Diversify and Disambiguate: Out-of-Distribution Robustness via Disagreement
Authors: Yoonho Lee, Huaxiu Yao, Chelsea Finn
ICLR 2023 | Conference PDF | Archive PDF | Plain Text | LLM Run Details
| Reproducibility Variable | Result | LLM Response |
|---|---|---|
| Research Type | Experimental | Our experimental evaluation shows improved performance in subpopulation shift and domain generalization settings, demonstrating that Div Dis can scalably adapt to distribution shifts in image and text classification benchmarks. |
| Researcher Affiliation | Academia | Yoonho Lee Stanford University Huaxiu Yao Stanford University Chelsea Finn Stanford University |
| Pseudocode | Yes | Algorithm 1 Div Dis training |
| Open Source Code | Yes | Email: yoonho@cs.stanford.edu.
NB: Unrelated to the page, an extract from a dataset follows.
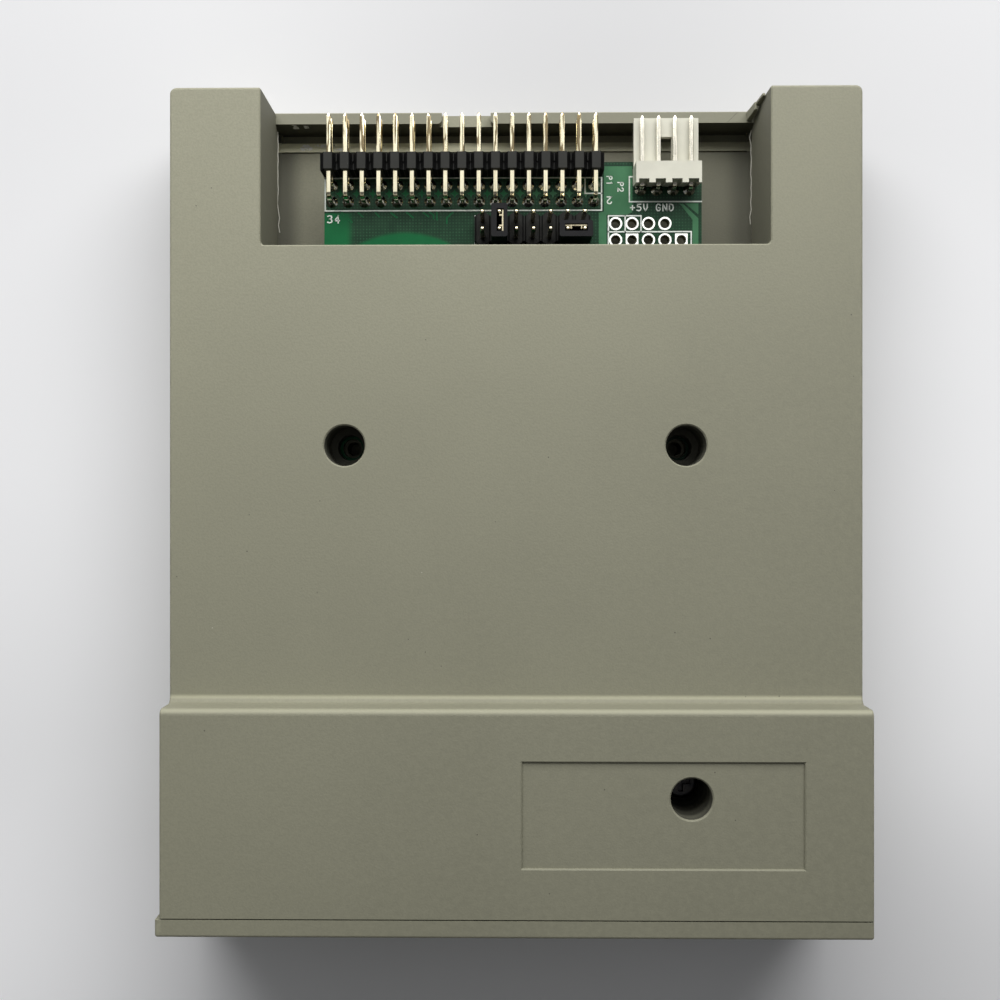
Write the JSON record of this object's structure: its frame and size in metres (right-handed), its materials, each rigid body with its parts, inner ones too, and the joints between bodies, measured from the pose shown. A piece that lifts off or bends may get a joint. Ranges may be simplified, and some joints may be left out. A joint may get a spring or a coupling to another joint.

Code is available at https://github.com/yoonholee/Div Dis. |
| Open Datasets | Yes | MNIST (Deng, 2012), SVHN (Netzer et al., 2011), Fashion MNIST (Xiao et al., 2017), and CIFAR (Krizhevsky et al., 2009) datasets |
| Dataset Splits | No | The paper mentions using "held-out data" for hyperparameter tuning and "validation sets" for target data in specific contexts, but it does not provide explicit training/validation/test split percentages or sample counts for the main datasets in the main text. |
| Hardware Specification | No | The paper describes the model architecture and computational complexity but does not provide specific details about the hardware (e.g., GPU/CPU models, memory) used for running the experiments. |
| Software Dependencies | No | The paper states, "This implementation is based on the Py Torch Paszke et al. (2019) and einops Rogozhnikov (2022) libraries." However, it does not specify exact version numbers for these software components. |
| Experiment Setup | Yes | Unless stated otherwise, Div Dis uses a network with 2 heads and the DISAMBIGUATE stage uses the active querying strategy with 16 labels, which we found suffices to recover the best between two heads. We closely follow the experimental settings of previous works, and all experimental details including datasets, architectures, and hyperparameters are in the appendix. In particular, the objective function in Section 3.2 mentions λ1 and λ2 as hyperparameters: "The overall objective for the DIVERSIFY stage is a weighted sum with hyperparameters λ1, λ2 R" |